Blood snipped for universal switch
It may soon be possible to turn any kind of donated blood into a universal donor.
For years, emergency rooms have struggled to provide blood transfusions for people with rare or unavailable blood types, but this could be about to change.
A team of chemists and scientists have created an enzyme that can change any blood type into Type O - the universal donor that can be given to patients of all blood types.
The enzyme works by snipping off the sugars, also known as antigens, found in Type A and Type B blood, making it more like Type O.
Type O blood does not have the antigens found in A and B types, so it is used on patients regardless of their blood type.

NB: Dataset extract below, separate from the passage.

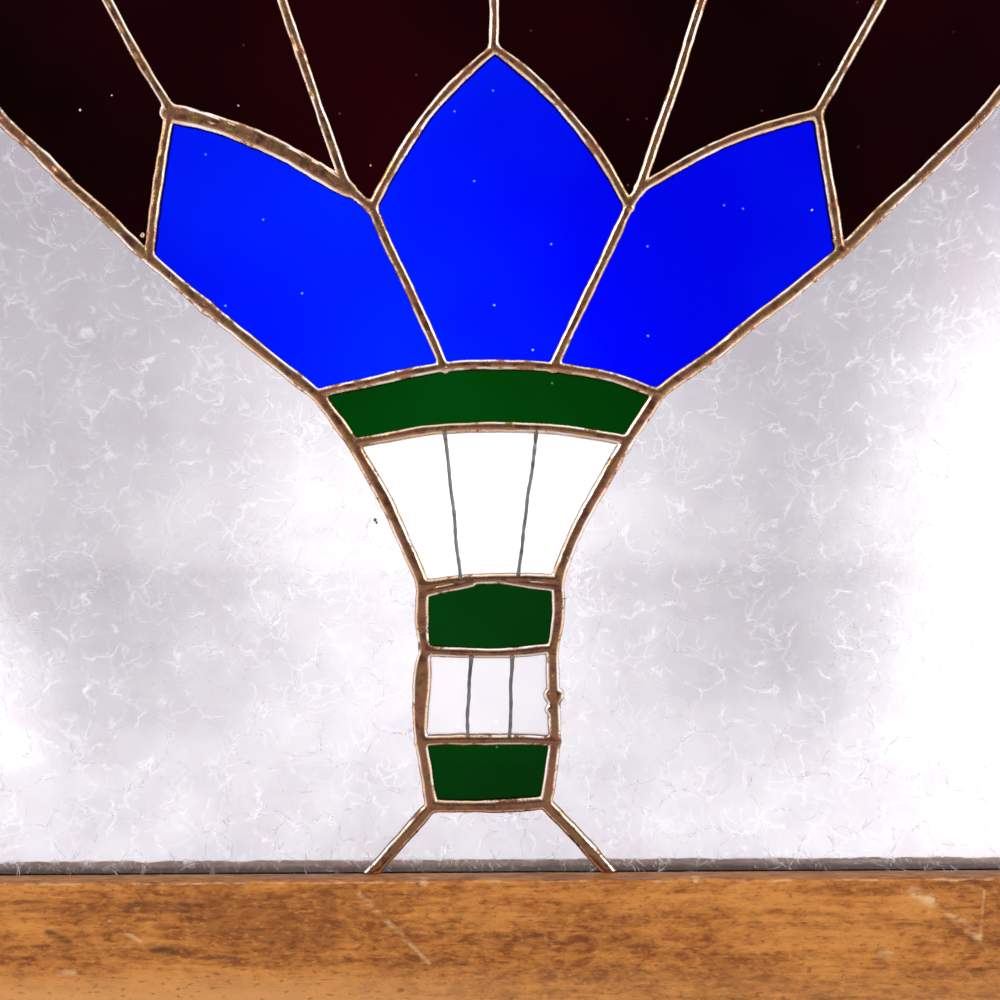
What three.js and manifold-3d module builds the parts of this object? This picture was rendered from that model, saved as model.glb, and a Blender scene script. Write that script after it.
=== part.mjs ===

Because Type O is used when doctors do not know the patient’s blood type, demand for it usually outstrips supply.
“We produced a mutant enzyme that is very efficient at cutting off the sugars in A and B blood, and is much more proficient at removing the subtypes of the A-antigen that the parent enzyme struggles with,” said David Kwan, the lead author of the study and a postdoctoral fellow in the Department of Chemistry.
To create the high-powered enzyme, researchers used a new technology called ‘directed evolution’, which involves inserting mutations into the gene that codes for the enzyme.

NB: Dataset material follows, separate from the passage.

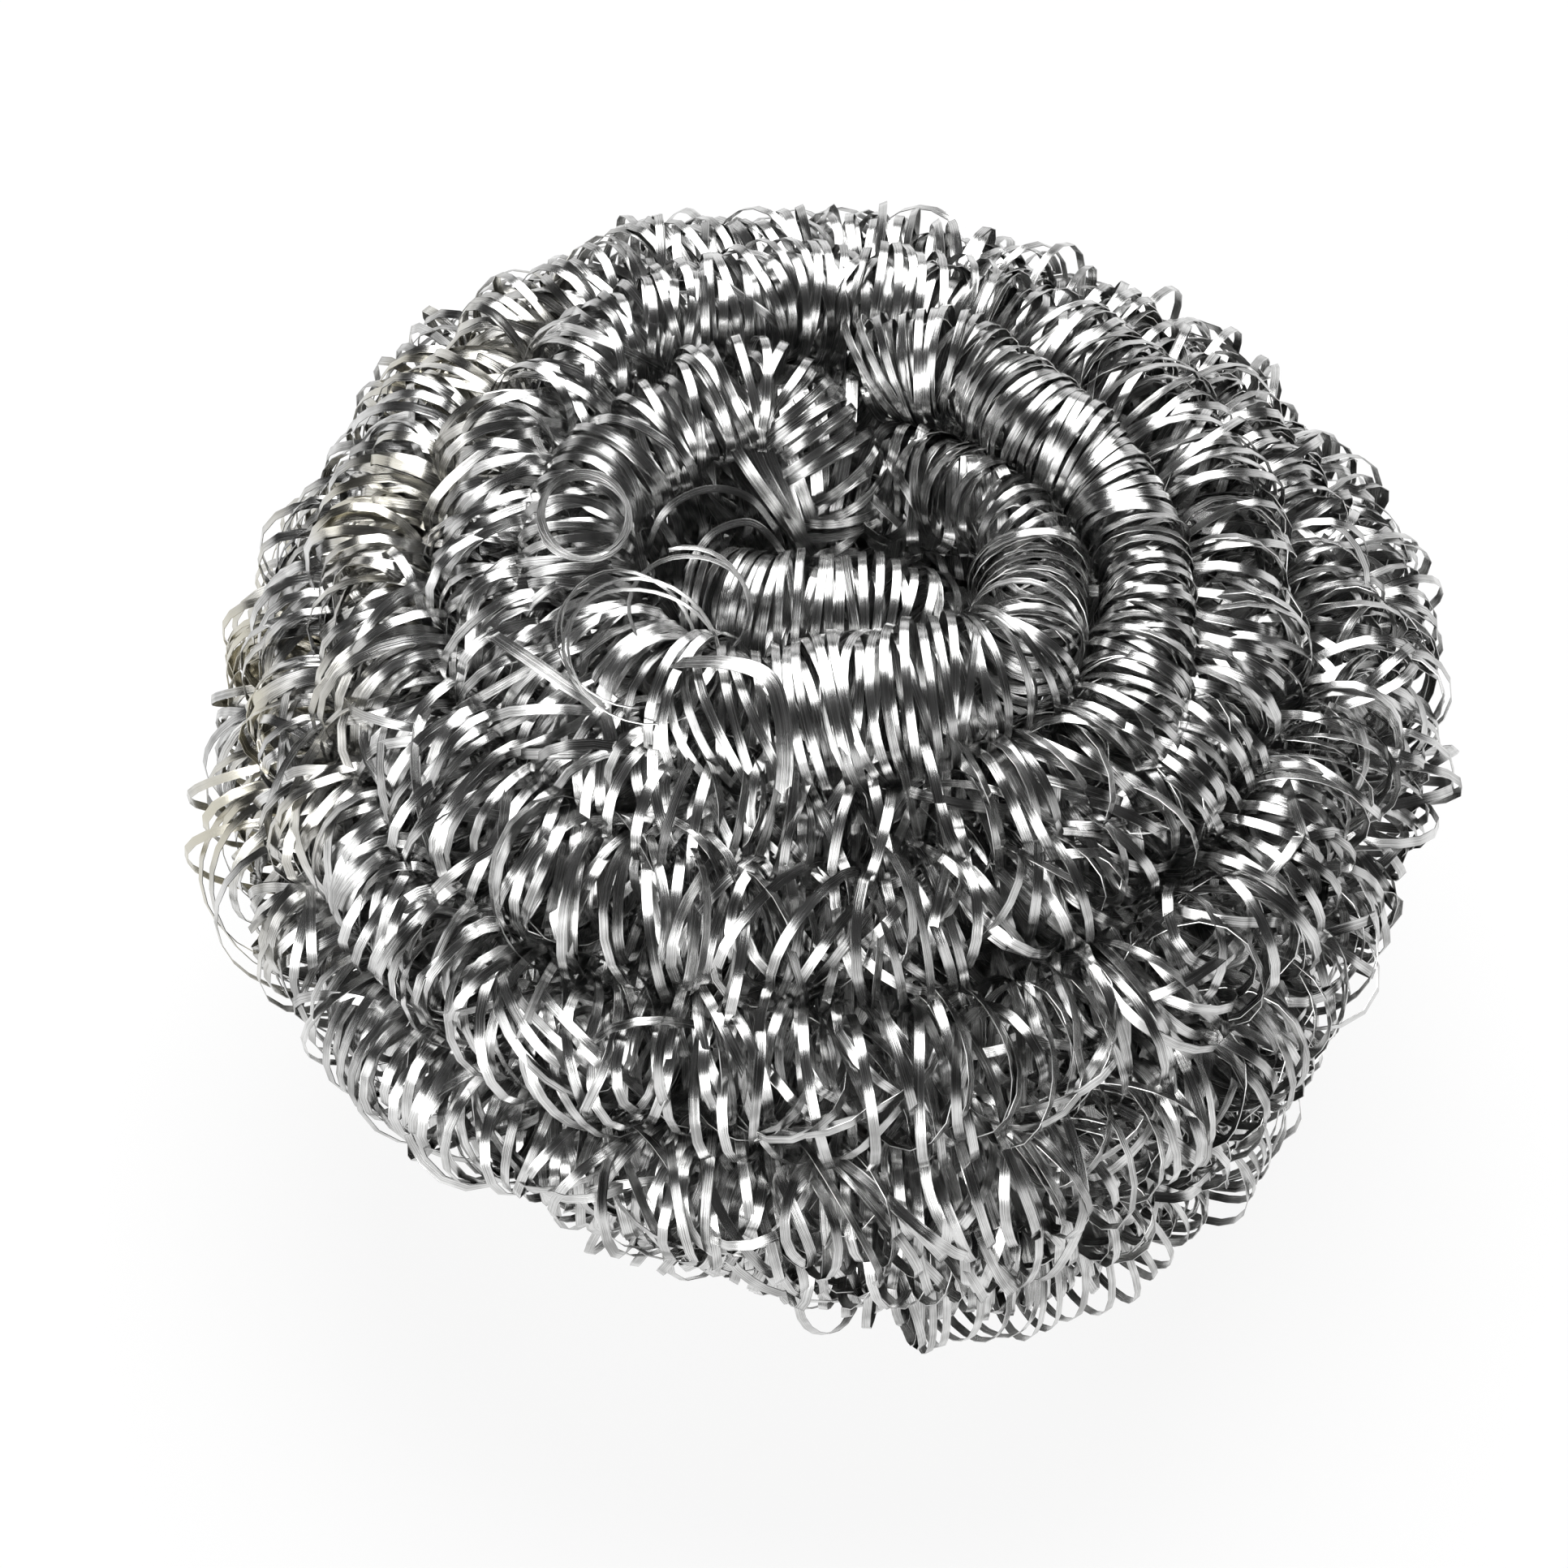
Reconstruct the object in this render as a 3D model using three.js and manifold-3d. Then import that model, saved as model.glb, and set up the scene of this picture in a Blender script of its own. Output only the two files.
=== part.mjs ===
// A spiral metal scourer: flat steel ribbon curled into a long rope of coils, and the rope wound
// row after row into a bun with a rose-shaped hollow on top. It lies on the flat spot under it.
// Millimetres, +Z up, +X to the right, +Y to the back. The origin is under the bun's middle.
import * as THREE from "three";
import { mergeVertices } from "three/addons/utils/BufferGeometryUtils.js";
import Module from "manifold-3d";

// The bun
const ROLL_WIDTH = 80;
const ROLL_HEIGHT = 50.5;
const FLAT_SPOT_DEPTH = 1.2; // how deep the lowest coils are pressed flat
const FLAT_SPOT_SPREAD = 3; // how much lower the rows under the bun would hang if nothing held them
// Where the bun is drawn in: the middle azimuth, how far it spreads to each side, how deep it is, and
// the heights where it starts and from where on it has its full depth
const DENTS = [
  { azimuth: -25, spread: 24, depth: 2.5, from: 34, to: 26 },
  { azimuth: -12, spread: 36, depth: 6, from: 25, to: 17 },
  { azimuth: -124, spread: 36, depth: 4.5, from: 25, to: 17 },
  { azimuth: 55, spread: 40, depth: 2.5, from: 25, to: 33 },
  { azimuth: 165, spread: 45, depth: 1.5, from: 40, to: 30 },
];
const SLUMP = 5; // how far the foot of the bun lies off its middle
const SLUMP_AZIMUTH = -30;
const NAVEL_DEPTH = 16; // from the top of the bun to the bottom of its hollow
const NAVEL_WIDTH = 28;
const NAVEL_FLOOR_WIDTH = 18;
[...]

Researchers then select the mutant forms that are most effective at cutting the antigens.
In just five generations, the enzyme became 170 times more effective.
With this enzyme, a team at the University of British Columbia’s Centre for Blood Research were able to remove the wide majority of the antigens in Type A and B blood.
But the project is not perfect yet.
Before it can be used in clinical settings, the enzyme used would need to remove all antigens, as the immune system is highly sensitive to blood groups and could attempt an immune response to even small amounts of residual antigens.
“The concept is not new but until now we needed so much of the enzyme to make it work that it was impractical,” says Steve Withers, a professor in UBC’s Department of Chemistry.
“Now I’m confident that we can take this a whole lot further.”
“The big step here is that we’ve found a way to make these enzymes more powerful and potent,” said fellow researcher David Kwan.
The study was published in the Journal of the American Chemical Society.